In the SRTP variant, this involves using DTLS, i.e. peer-to-peer TLS.

Wire does calling, except the SIP part is replaced by the existing messaging system they already have: the double ratchet. So if you want to call, that's just another end to end encrypted state of the art message exchange to signal that fact and agree a key.

The original RFC for SRTP isn't great and many of those options are still supported in implementations. Here's the RFC for SRTP: https://tools.ietf.org/html/rfc3711#section-4 . This document would likely result in tptacek banging his head so much on his keyboard that he manages to write a perl script capable of mind control that runs wild, turns on its creator and turns him into a PGP and DNSSEC loving zealot (presumably the motivation would be spite for having been written in perl). Or with a little less hyberbole, the crypto is a product of the times in which that spec was written, and we'd do better now.

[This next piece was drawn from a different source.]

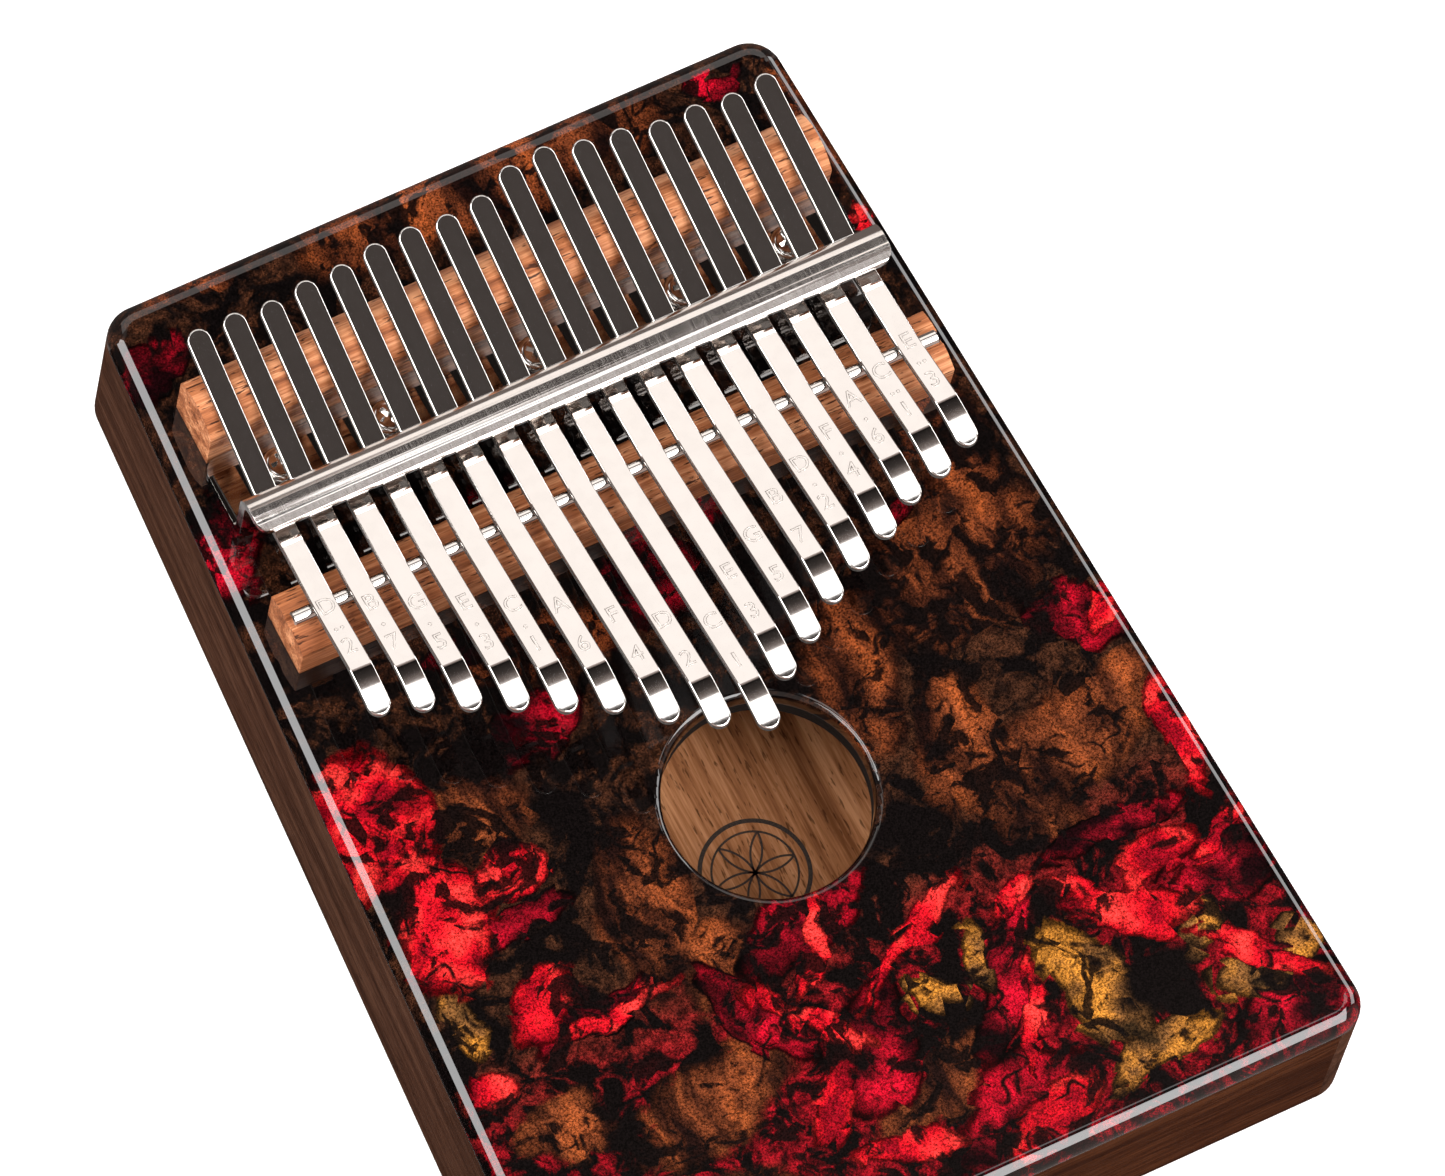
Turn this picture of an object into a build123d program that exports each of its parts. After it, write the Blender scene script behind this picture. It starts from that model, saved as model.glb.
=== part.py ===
from build123d import *
import os
from math import degrees

# A seventeen-tine sound-box mbira (kalimba), lying on its back. Millimetres, +Z up.
# The origin is the middle of the footprint at the surface that it stands on. +Y runs from
# the playing end, with the sound hole, to the fixed ends of the tines. In the building frame
# y is measured from the front end instead, and every piece is moved by CENTRE_SHIFT at the end.

# ---- Driving dimensions: the sound box ----
BODY_LENGTH = 185.0
WIDTH_FRONT = 137.0  # at the playing end
WIDTH_REAR = 116.0
RIM_HEIGHT = 28.4  # sides and ends, up to the resin
RESIN_THICKNESS = 3.2
WALL = 5.8  # sides and ends
BACK_THICKNESS = 3.0
TOP_THICKNESS = 3.0
CORNER_RADIUS = 5.5
RESIN_EDGE_RADIUS = 3.0
BACK_EDGE_RADIUS = 1.4
HOLE_Y = 71.0
HOLE_RADIUS = 16.5
HOLE_EDGE_RADIUS = 1.1

# ---- Driving dimensions: bridges, rod and pressure bracket ----
REAR_BRIDGE_Y = 161.2
REAR_BRIDGE_WIDTH = 10.4
REAR_BRIDGE_LENGTH = 107.4
REAR_BRIDGE_SIDE = 9.4  # height of its straight sides
REAR_BRIDGE_CREST = 12.0
FRONT_BRIDGE_Y = 124.5
FRONT_BRIDGE_WIDTH = 10.8
FRONT_BRIDGE_LENGTH = 112.6
FRONT_BRIDGE_SIDE = 7.4
FRONT_BRIDGE_CREST = 9.0
ROD_RADIUS = 1.25
ROD_LENGTH = 111.4
ROD_LIFT = 9.45  # rod centre above the board
ROD_END_CHAMFER = 0.25
GROOVE_CLEARANCE = 0.05  # the rod's groove is this much wider in radius
SHEET = 1.5  # bracket metal
RISER_FRONT_Y = 142.9
BRACKET_LIP_Y = 137.2
BRACKET_HEIGHT = 14.4  # above the board
BRACKET_LIP_DROP = 0.1
BRACKET_LENGTH = 109.4
BRACKET_BEND = 3.0
CROWN_Y = 139.6  # the lip starts to droop here
CROWN_RADIUS = 40.0
BRACKET_CORNER = 2.6
THROAT_RADIUS = 0.6  # inside the bend between foot and riser
LIP_EDGE_RADIUS = 0.5
SLOT_WIDTH = 4.7
SLOT_CLEARANCE = 0.4  # above and below a tine

# ---- Driving dimensions: screws ----
SCREW_X = (-44.0, -25.5, 0.0, 25.5, 44.0)
SCREW_Y = 150.3
SCREW_RADIUS = 1.5
SCREW_DEPTH = 16.0
SCREW_CLEARANCE = 0.1  # in the bracket, resin and top board
SCREW_TURN = 25.0  # degrees from one screw's recess to the next
HEAD_RADIUS = 3.0
HEAD_HEIGHT = 2.0
HEAD_EDGE_RADIUS = 1.1
RECESS_WIDTH = 0.8
RECESS_LENGTH = 3.2
RECESS_DEPTH = 1.1
BLOCK_WIDTH = 22.0
BLOCK_LENGTH = 98.0
BLOCK_HEIGHT = 12.0
BLOCK_CHAMFER = 2.0

# ---- Driving dimensions: tines ----
TINE_COUNT = 17
TINE_PITCH = 6.25  # at the bracket
TINE_FAN = 0.0033  # each tine spreads by this many radians more than its neighbour
TINE_WIDTH = 3.75
TINE_THICKNESS = 1.0
TINE_REAR_Y = (171.5, 171.6, 171.1, 171.8, 171.9, 172.8, 173.0, 172.5, 173.1,
               175.5, 176.1, 174.7, 174.0, 172.8, 172.8, 172.2, 172.9)
TINE_TIP_Y = (103.3, 100.9, 97.7, 94.4, 90.7, 87.4, 82.1, 77.9, 74.2,
              80.9, 85.0, 89.5, 92.9, 96.0, 99.7, 101.9, 104.9)
TINE_SLOT_LIFT = 8.8  # underside above the board where it passes the bracket
TINE_REST_GAP = 0.2  # running clearance over the rod
TINE_REAR_GAP = 0.4  # running clearance over the rear bridge, which the sloping tine slides along
FREE_SLOPE = 0.24  # rise of the free part towards its tip
TIP_SLOPE = -0.06
TIP_LENGTH = 8.6  # from the bend's corner to the tip
TIP_BEND_HALF = 1.0  # half the bend's length
SPLIT_AHEAD = 2.4  # the flexing part starts this far in front of the rod
SPLIT_GAP = 0.1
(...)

I mean... NULL cipher? We have that option already. It's just plain RTP without the S.

According to this survey of SRTP security: https://tools.ietf.org/html/rfc7201 some sane options (AES-GCM and to a certain extent AES-CCM, but AES-SIV would have been better) are available, defined in rfc 7714. I have found this post from 2017 indicating that GCM support exists in the webrtc library: https://groups.google.com/forum/#!topic/discuss-webrtc/fz3kh...

I can't see any evidence in the codebase right now that there's any attempt to do anything custom with SRTP for Wire (SRTP used because of WebRTC), so, I assume that they're simply using whatever is available by default for video/voice as provided by Electron and/or your browser.

SRTP also leaks metadata all over the show: https://webrtc-security.github.io/#4.3.4.

I can't find any evidence existing audits have looked into the security of the voice/video protocol. They appear mostly to have focused on: a) the X3DH/Signal Protocol implementation and b) a high level audit of the whole application.

So far we're just talking point-to-point. Things get fun when you want group chat: do you a) establish any-to-any multicast (can be encrypted e2e) and let clients composite the video onto their (possibly low powered phone) screen or b) provide and RTP mixer (mitm), that needs the raw unencrypted video to combine it and provide a unified stream? Presumably Zoom opted for the latter; as far as I understand it Wire etc have opted for the former.

I don't own any Apple Devices so it's hard to look into their offerings, but MDG in the article states they've managed it. For Text, having copied Signal, Wire have some claim to be the most secure platform (or rather, one of them). However, I suspect that actually everybody in this space sucks really badly and nobody is actually looking into it.

In short, the security of text messages is about as state of the art as you can get. The security of video/voice, for _all_ "secure messengers", likely leaks a bit of metadata at best, and might use some funky 2000s era crypto at worst.

tl;dr they're using exactly the same standards for voice/video as everyone else, no secret sauce.